BEGIN RECORDS FOR THIS EXERCISE
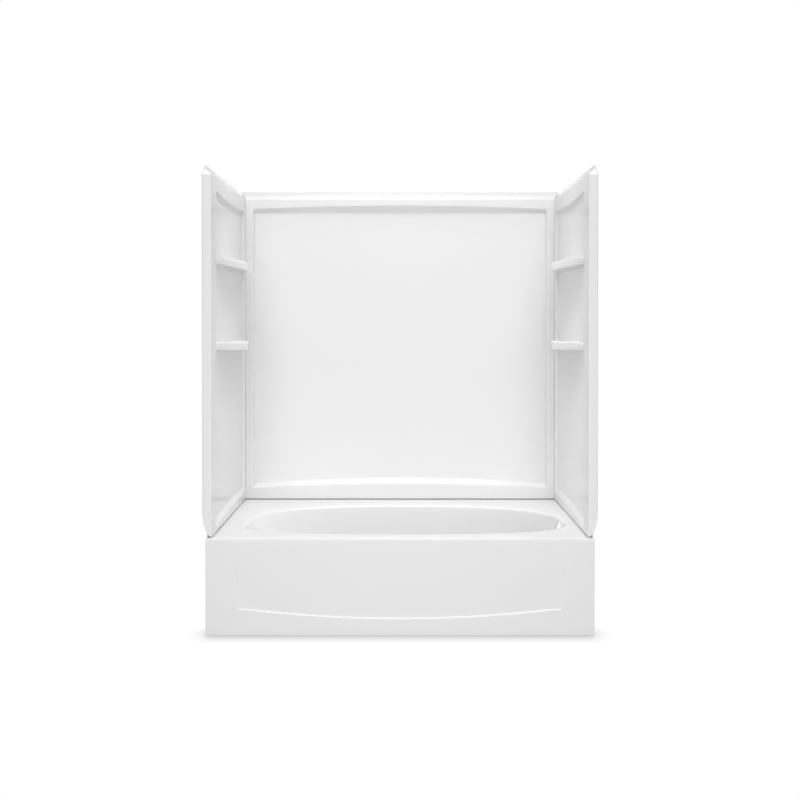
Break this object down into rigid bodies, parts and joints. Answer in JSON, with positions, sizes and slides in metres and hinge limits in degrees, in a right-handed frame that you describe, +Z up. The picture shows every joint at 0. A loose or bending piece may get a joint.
END RECORDS FOR THIS EXERCISE
BEGIN RECORDS FOR THIS EXERCISE
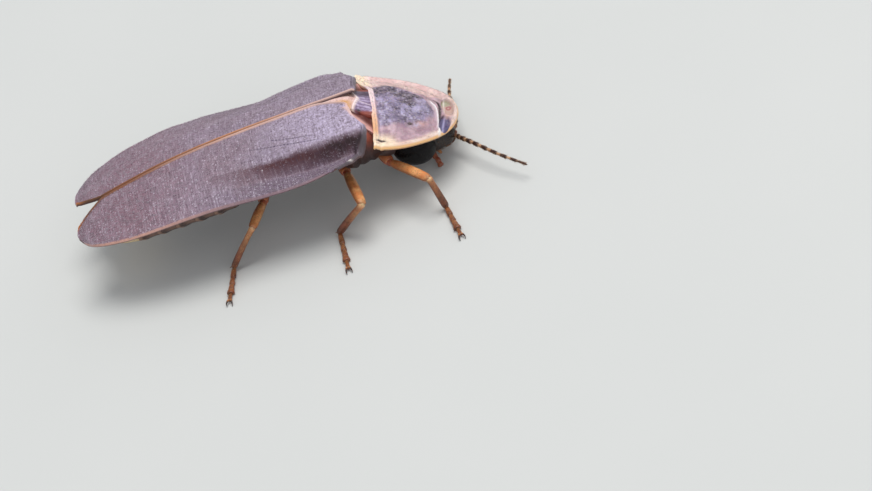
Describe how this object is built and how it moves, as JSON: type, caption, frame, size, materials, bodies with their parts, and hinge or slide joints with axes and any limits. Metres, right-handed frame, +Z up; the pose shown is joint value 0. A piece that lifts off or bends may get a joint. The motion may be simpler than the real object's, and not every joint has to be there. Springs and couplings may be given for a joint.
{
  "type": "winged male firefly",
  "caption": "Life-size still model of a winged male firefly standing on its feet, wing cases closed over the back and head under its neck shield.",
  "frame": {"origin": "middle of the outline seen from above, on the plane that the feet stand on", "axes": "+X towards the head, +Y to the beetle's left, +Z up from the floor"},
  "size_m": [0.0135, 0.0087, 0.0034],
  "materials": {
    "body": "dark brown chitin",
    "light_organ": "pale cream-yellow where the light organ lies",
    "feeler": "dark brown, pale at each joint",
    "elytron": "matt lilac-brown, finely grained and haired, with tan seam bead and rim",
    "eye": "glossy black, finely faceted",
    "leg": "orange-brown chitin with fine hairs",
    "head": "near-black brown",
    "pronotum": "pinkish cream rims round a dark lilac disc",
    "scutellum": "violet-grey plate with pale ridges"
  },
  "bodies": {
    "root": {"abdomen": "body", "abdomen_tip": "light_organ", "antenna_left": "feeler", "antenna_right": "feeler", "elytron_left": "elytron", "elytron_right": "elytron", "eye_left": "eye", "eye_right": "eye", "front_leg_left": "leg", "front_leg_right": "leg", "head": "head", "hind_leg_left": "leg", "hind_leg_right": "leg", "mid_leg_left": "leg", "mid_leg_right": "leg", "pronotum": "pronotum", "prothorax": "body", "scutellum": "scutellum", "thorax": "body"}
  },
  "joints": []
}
END RECORDS FOR THIS EXERCISE
BEGIN RECORDS FOR THIS EXERCISE
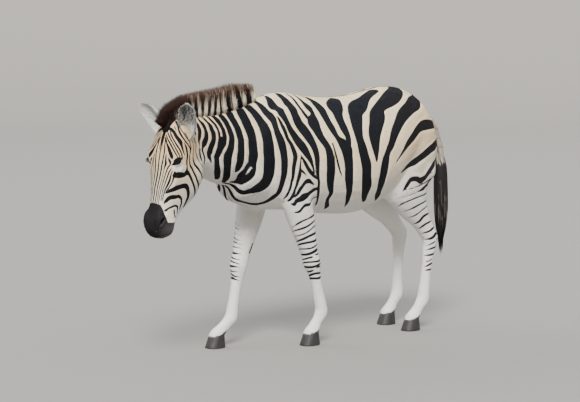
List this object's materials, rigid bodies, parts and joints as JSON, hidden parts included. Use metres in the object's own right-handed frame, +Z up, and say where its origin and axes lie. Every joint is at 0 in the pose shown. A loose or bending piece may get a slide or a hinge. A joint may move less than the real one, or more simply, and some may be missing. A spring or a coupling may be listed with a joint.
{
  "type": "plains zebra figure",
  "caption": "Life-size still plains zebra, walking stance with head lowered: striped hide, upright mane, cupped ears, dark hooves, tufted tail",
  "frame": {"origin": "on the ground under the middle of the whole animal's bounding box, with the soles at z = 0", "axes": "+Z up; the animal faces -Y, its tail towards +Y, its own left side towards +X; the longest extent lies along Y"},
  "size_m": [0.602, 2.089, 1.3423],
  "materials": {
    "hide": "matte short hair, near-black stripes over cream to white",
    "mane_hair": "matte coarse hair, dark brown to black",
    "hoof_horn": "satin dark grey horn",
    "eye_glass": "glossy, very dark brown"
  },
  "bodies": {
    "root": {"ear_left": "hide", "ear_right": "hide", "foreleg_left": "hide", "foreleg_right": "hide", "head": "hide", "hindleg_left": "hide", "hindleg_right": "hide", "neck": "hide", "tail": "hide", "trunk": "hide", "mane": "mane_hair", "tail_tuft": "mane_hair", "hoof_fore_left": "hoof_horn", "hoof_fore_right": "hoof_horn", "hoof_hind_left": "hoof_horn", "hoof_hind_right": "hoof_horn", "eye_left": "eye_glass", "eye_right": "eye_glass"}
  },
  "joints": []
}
END RECORDS FOR THIS EXERCISE
» GOAL
Gather up every line in the data above that contains the word "object", copying each one.

» COMPLETE RESPONSE
Break this object down into rigid bodies, parts and joints. Answer in JSON, with positions, sizes and slides in metres and hinge limits in degrees, in a right-handed frame that you describe, +Z up. The picture shows every joint at 0. A loose or bending piece may get a joint.
Describe how this object is built and how it moves, as JSON: type, caption, frame, size, materials, bodies with their parts, and hinge or slide joints with axes and any limits. Metres, right-handed frame, +Z up; the pose shown is joint value 0. A piece that lifts off or bends may get a joint. The motion may be simpler than the real object's, and not every joint has to be there. Springs and couplings may be given for a joint.
List this object's materials, rigid bodies, parts and joints as JSON, hidden parts included. Use metres in the object's own right-handed frame, +Z up, and say where its origin and axes lie. Every joint is at 0 in the pose shown. A loose or bending piece may get a slide or a hinge. A joint may move less than the real one, or more simply, and some may be missing. A spring or a coupling may be listed with a joint.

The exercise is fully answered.